The "rapids" will be just that. A shallow riffle the area below the 2nd coffer now has very few holes or runs although there is a few. Most of those will disapear as thw river will shrink quite substantially. If you think there mammade structure will with stamd spring flooding well good luck. It will do what it wants in the end i think. Fish will not slow down much at all. Rapids are not condusive to holding fish. More pressure will get put on the tribs and the mo. I dont care all that much about the fishing but it is just another example of a small elitest group getting there way. The dams were put in for a reason amd like it or not man created them to help not for the hell of it but to control water levels low amd high. The coffers were not meant for power as other dams. Water level control.


----------



## BMARKS

Sparky23 said:


> The "rapids" will be just that. A shallow riffle the area below the 2nd coffer now has very few holes or runs although there is a few. Most of those will disapear as thw river will shrink quite substantially. If you think there mammade structure will with stamd spring flooding well good luck. It will do what it wants in the end i think. Fish will not slow down much at all. Rapids are not condusive to holding fish. More pressure will get put on the tribs and the mo. I dont care all that much about the fishing but it is just another example of a small elitest group getting there way. The dams were put in for a reason amd like it or not man created them to help not for the hell of it but to control water levels low amd high. The coffers were not meant for power as other dams. Water level control.

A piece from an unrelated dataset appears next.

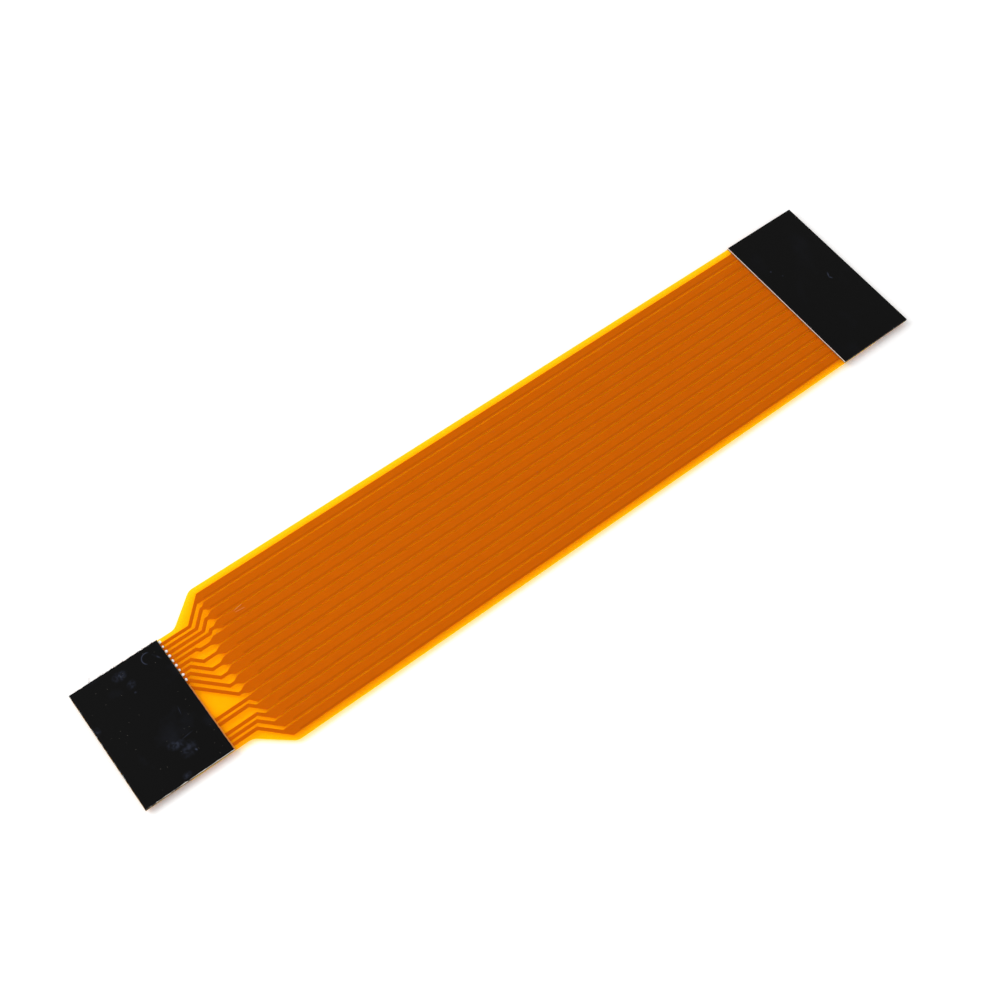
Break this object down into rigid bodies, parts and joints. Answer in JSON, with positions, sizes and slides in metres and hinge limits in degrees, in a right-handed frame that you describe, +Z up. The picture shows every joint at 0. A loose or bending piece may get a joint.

that is a lot of speculation and a very pessimistic. i hope these things don't happen. and do you really think they are going to make almost a mile of straight rapids. with no runs or pools or anything? just a pile of boulders? i think you are being overly dreary about this because you don't agree. the man made structures that are there do fine every spring when the river blows out... why would these ones not last. 6th street was made to help with floating logs, the smaller lower coffers were there to hold water there for aesthetic reasons later.... if you feel so strongly against it why weren't you raising money and awareness three years ago when this was first being discussed. as stated earlier in this thread the dam was crumbling and needed something done. the kayakers had money and people behind them. fisherman were lazy or unconcerned or whatever but its not like they were told to f off.


----------



## Sparky23

BMARKS said:


> that is a lot of speculation and a very pessimistic. i hope these things don't happen. and do you really think they are going to make almost a mile of straight rapids. with no runs or pools or anything? just a pile of boulders? i think you are being overly dreary about this because you don't agree. the man made structures that are there do fine every spring when the river blows out... why would these ones not last. 6th street was made to help with floating logs, the smaller lower coffers were there to hold water there for aesthetic reasons later.... if you feel so strongly against it why weren't you raising money and awareness three years ago when this was first being discussed. as stated earlier in this thread the dam was crumbling and needed something done. the kayakers had money and people behind them. fisherman were lazy or unconcerned or whatever but its not like they were told to f off.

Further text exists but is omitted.